»»

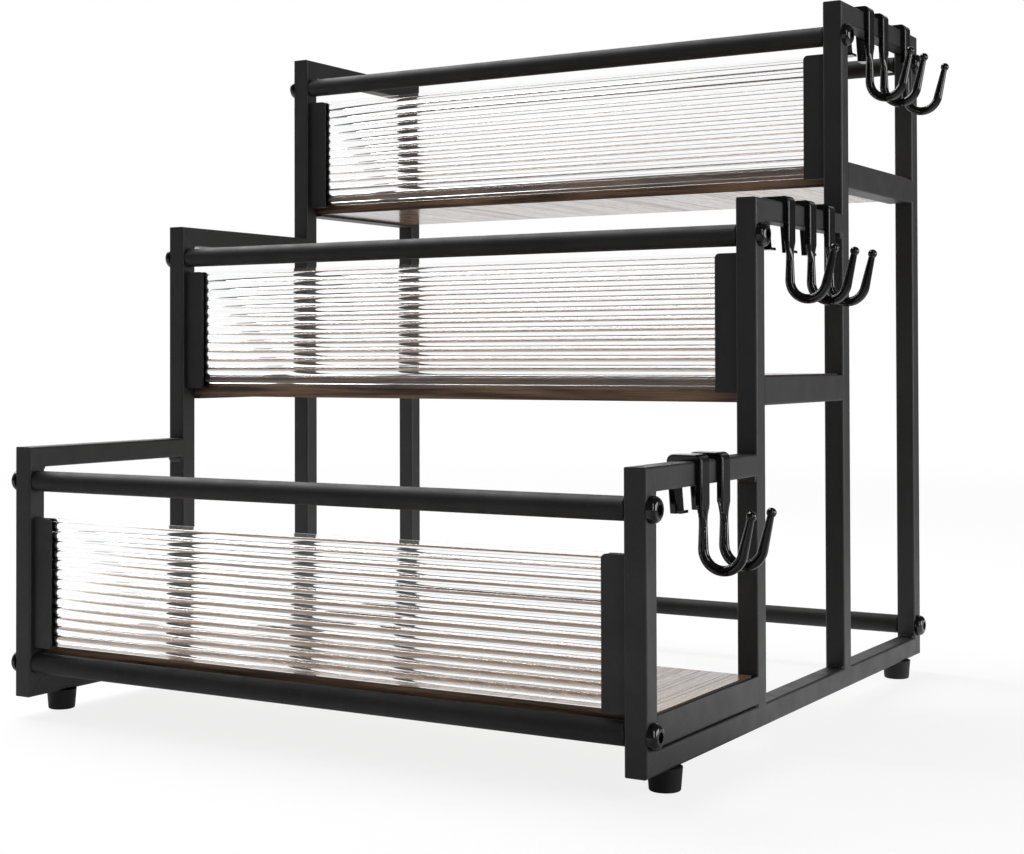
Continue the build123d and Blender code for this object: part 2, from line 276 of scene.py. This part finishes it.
def brown_laminate(name):
    """Printed wood grain from front to rear under a clear film. The edges have
    strips with a grain of their own, and the strips on the boards' left and right
    sides are painted near-black as shade."""
    grain_stops = (
        (0.30, rgb(0.105, 0.052, 0.027)),
        (0.45, rgb(0.225, 0.126, 0.066)),
        (0.58, rgb(0.320, 0.190, 0.106)),
        (0.74, rgb(0.410, 0.260, 0.152)),
    )
    pore_brown = rgb(0.060, 0.030, 0.016)
    line_brown = rgb(0.030, 0.015, 0.009)
    edge_dark, edge_pale = rgb(0.045, 0.021, 0.010), rgb(0.250, 0.150, 0.088)
    # painted shade: near-black for the edge strips that face left and right
    painted_side_shade = rgb(0.010, 0.005, 0.003)
    face_gloss, edge_gloss = (0.15, 0.21), (0.38, 0.52)
    film_weight, film_roughness = 0.42, 0.14
    bend_reach = (0.006, 0.0, 0.0)

    finish = Finish(name)
    coords = finish.coords()
    bend = finish.noise(size=0.090, detail=1.0)
    bend = finish.add("ShaderNodeCombineXYZ", {}, {"X": bend, "Y": 0.0, "Z": 0.0})
    bent = finish.add(
        "ShaderNodeVectorMath", {"operation": "MULTIPLY_ADD"}, {0: bend, 1: bend_reach, 2: coords}
    )
    bands = finish.streaks(bent, scale=(230.0, 8.0, 60.0), detail=6.0, roughness=0.62)
    lines = finish.streaks(bent, scale=(760.0, 4.0, 60.0), detail=2.0, roughness=0.5)
    pores = finish.streaks(bent, scale=(2100.0, 90.0, 900.0), detail=3.0, roughness=0.6)
    strips = finish.streaks(coords, scale=(14.0, 14.0, 420.0), detail=5.0, roughness=0.6)
    fine = finish.between(pores, low=0.42, high=0.60)
    thin = finish.between(lines, low=0.54, high=0.64)

    facing = finish.coords("Normal")
    up, aside = finish.part_of(facing, "Z"), finish.part_of(facing, "X")
    face = finish.between(up * up, low=0.60, high=0.85)
    flank_shade = finish.between(aside * aside, low=0.25, high=0.60)

    grain = finish.add("ShaderNodeValToRGB", {"stops": grain_stops}, {"Fac": bands})
    grain = finish.blend(fine * 0.50, grain, pore_brown)
    grain = finish.blend(thin * 0.70, grain, line_brown)
    edging = finish.blend(finish.between(strips, low=0.35, high=0.68), edge_dark, edge_pale)
    # painted shade: edges that face left and right are darkened almost to black
    edging = finish.blend(flank_shade * 0.90, edging, painted_side_shade)
    colour = finish.blend(face, edging, grain)

    face_rough = finish.between(bands, *BROAD, *face_gloss) + fine * 0.10 + thin * 0.12
    edge_rough = finish.between(strips, *BROAD, *edge_gloss)
    rough = face_rough * face + edge_rough * (1 - face)
    relief = pores * face + strips * (1 - face)
    return finish.close(
        {
            "Base Color": colour,
            "Roughness": rough,
            "Normal": finish.bump(relief, depth=0.00003, strength=0.15),
            "Coat Weight": face * (1 - thin * 0.4) * film_weight,
            "Coat Roughness": film_roughness,
        }
    )


def clear_sheet(name):
    """Clear plastic with faint moulding waves and hair scratches."""
    tint, gloss = rgb(0.988, 0.992, 0.992), (0.01, 0.03)
    finish = Finish(name)
    smears = finish.noise(size=0.020, detail=3.0, roughness=0.6)
    scratches = finish.noise(size=0.0012, detail=2.0, roughness=0.6, stretch=(0.08, 1.0, 1.0))
    hair = finish.between(scratches, low=0.68, high=0.76)
    waves = finish.noise(size=0.014, detail=1.0, roughness=0.5, stretch=(0.2, 1.0, 1.0))
    return finish.close(
        {
            "Base Color": finish.blend(smears, tint, grey(1.0)),
            "Roughness": finish.between(smears, *BROAD, *gloss) + hair * 0.02,
            "Normal": finish.bump(waves, depth=0.00002, strength=0.03),
            "Transmission Weight": 1.0,
            "IOR": 1.49,
        }
    )


def black_rubber(name):
    """Dull rubber with a fine grain, paler with dust towards the floor."""
    dark, pale, dusty = grey(0.003), grey(0.007), grey(0.018)
    gloss = (0.50, 0.62)
    dust_height = 4 * MM
    finish = Finish(name)
    height = finish.part_of(finish.coords(), "Z")
    patches = finish.noise(size=0.005, detail=3.0)
    dust = (1 - finish.between(height, low=0.0, high=dust_height)) * patches
    colour = finish.blend(patches, dark, pale)
    colour = finish.blend(dust * 0.5, colour, dusty)
    grain = finish.noise(size=0.0006, detail=2.0, roughness=0.6)
    return finish.close(
        {
            "Base Color": colour,
            "Roughness": finish.between(patches, *BROAD, *gloss) + dust * 0.1,
            "Normal": finish.bump(grain, depth=0.00006, strength=0.45),
            "Specular IOR Level": 0.25,
        }
    )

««

- **Exercise prompt**: Return the material exactly as it stands.

- **Reply to the task**:
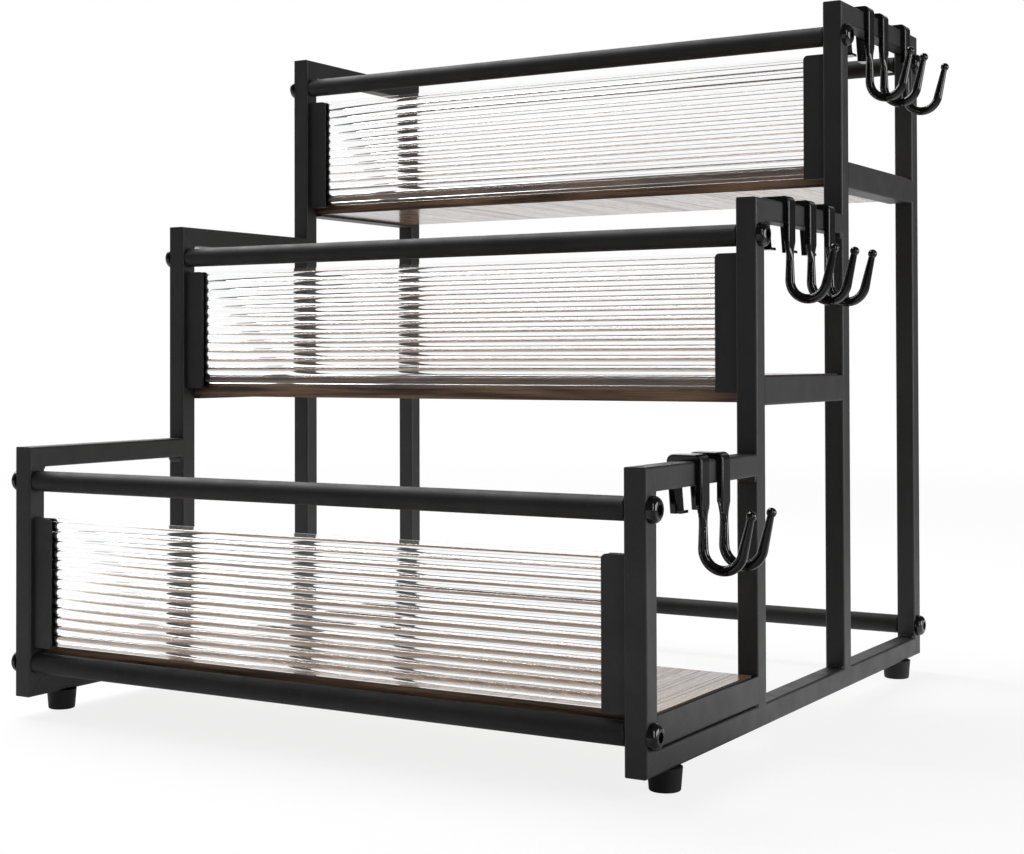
Continue the build123d and Blender code for this object: part 2, from line 276 of scene.py. This part finishes it.
def brown_laminate(name):
    """Printed wood grain from front to rear under a clear film. The edges have
    strips with a grain of their own, and the strips on the boards' left and right
    sides are painted near-black as shade."""
    grain_stops = (
        (0.30, rgb(0.105, 0.052, 0.027)),
        (0.45, rgb(0.225, 0.126, 0.066)),
        (0.58, rgb(0.320, 0.190, 0.106)),
        (0.74, rgb(0.410, 0.260, 0.152)),
    )
    pore_brown = rgb(0.060, 0.030, 0.016)
    line_brown = rgb(0.030, 0.015, 0.009)
    edge_dark, edge_pale = rgb(0.045, 0.021, 0.010), rgb(0.250, 0.150, 0.088)
    # painted shade: near-black for the edge strips that face left and right
    painted_side_shade = rgb(0.010, 0.005, 0.003)
    face_gloss, edge_gloss = (0.15, 0.21), (0.38, 0.52)
    film_weight, film_roughness = 0.42, 0.14
    bend_reach = (0.006, 0.0, 0.0)

    finish = Finish(name)
    coords = finish.coords()
    bend = finish.noise(size=0.090, detail=1.0)
    bend = finish.add("ShaderNodeCombineXYZ", {}, {"X": bend, "Y": 0.0, "Z": 0.0})
    bent = finish.add(
        "ShaderNodeVectorMath", {"operation": "MULTIPLY_ADD"}, {0: bend, 1: bend_reach, 2: coords}
    )
    bands = finish.streaks(bent, scale=(230.0, 8.0, 60.0), detail=6.0, roughness=0.62)
    lines = finish.streaks(bent, scale=(760.0, 4.0, 60.0), detail=2.0, roughness=0.5)
    pores = finish.streaks(bent, scale=(2100.0, 90.0, 900.0), detail=3.0, roughness=0.6)
    strips = finish.streaks(coords, scale=(14.0, 14.0, 420.0), detail=5.0, roughness=0.6)
    fine = finish.between(pores, low=0.42, high=0.60)
    thin = finish.between(lines, low=0.54, high=0.64)

    facing = finish.coords("Normal")
    up, aside = finish.part_of(facing, "Z"), finish.part_of(facing, "X")
    face = finish.between(up * up, low=0.60, high=0.85)
    flank_shade = finish.between(aside * aside, low=0.25, high=0.60)

    grain = finish.add("ShaderNodeValToRGB", {"stops": grain_stops}, {"Fac": bands})
    grain = finish.blend(fine * 0.50, grain, pore_brown)
    grain = finish.blend(thin * 0.70, grain, line_brown)
    edging = finish.blend(finish.between(strips, low=0.35, high=0.68), edge_dark, edge_pale)
    # painted shade: edges that face left and right are darkened almost to black
    edging = finish.blend(flank_shade * 0.90, edging, painted_side_shade)
    colour = finish.blend(face, edging, grain)

    face_rough = finish.between(bands, *BROAD, *face_gloss) + fine * 0.10 + thin * 0.12
    edge_rough = finish.between(strips, *BROAD, *edge_gloss)
    rough = face_rough * face + edge_rough * (1 - face)
    relief = pores * face + strips * (1 - face)
    return finish.close(
        {
            "Base Color": colour,
            "Roughness": rough,
            "Normal": finish.bump(relief, depth=0.00003, strength=0.15),
            "Coat Weight": face * (1 - thin * 0.4) * film_weight,
            "Coat Roughness": film_roughness,
        }
    )


def clear_sheet(name):
    """Clear plastic with faint moulding waves and hair scratches."""
    tint, gloss = rgb(0.988, 0.992, 0.992), (0.01, 0.03)
    finish = Finish(name)
    smears = finish.noise(size=0.020, detail=3.0, roughness=0.6)
    scratches = finish.noise(size=0.0012, detail=2.0, roughness=0.6, stretch=(0.08, 1.0, 1.0))
    hair = finish.between(scratches, low=0.68, high=0.76)
    waves = finish.noise(size=0.014, detail=1.0, roughness=0.5, stretch=(0.2, 1.0, 1.0))
    return finish.close(
        {
            "Base Color": finish.blend(smears, tint, grey(1.0)),
            "Roughness": finish.between(smears, *BROAD, *gloss) + hair * 0.02,
            "Normal": finish.bump(waves, depth=0.00002, strength=0.03),
            "Transmission Weight": 1.0,
            "IOR": 1.49,
        }
    )


def black_rubber(name):
    """Dull rubber with a fine grain, paler with dust towards the floor."""
    dark, pale, dusty = grey(0.003), grey(0.007), grey(0.018)
    gloss = (0.50, 0.62)
    dust_height = 4 * MM
    finish = Finish(name)
    height = finish.part_of(finish.coords(), "Z")
    patches = finish.noise(size=0.005, detail=3.0)
    dust = (1 - finish.between(height, low=0.0, high=dust_height)) * patches
    colour = finish.blend(patches, dark, pale)
    colour = finish.blend(dust * 0.5, colour, dusty)
    grain = finish.noise(size=0.0006, detail=2.0, roughness=0.6)
    return finish.close(
        {
            "Base Color": colour,
            "Roughness": finish.between(patches, *BROAD, *gloss) + dust * 0.1,
            "Normal": finish.bump(grain, depth=0.00006, strength=0.45),
            "Specular IOR Level": 0.25,
        }
    )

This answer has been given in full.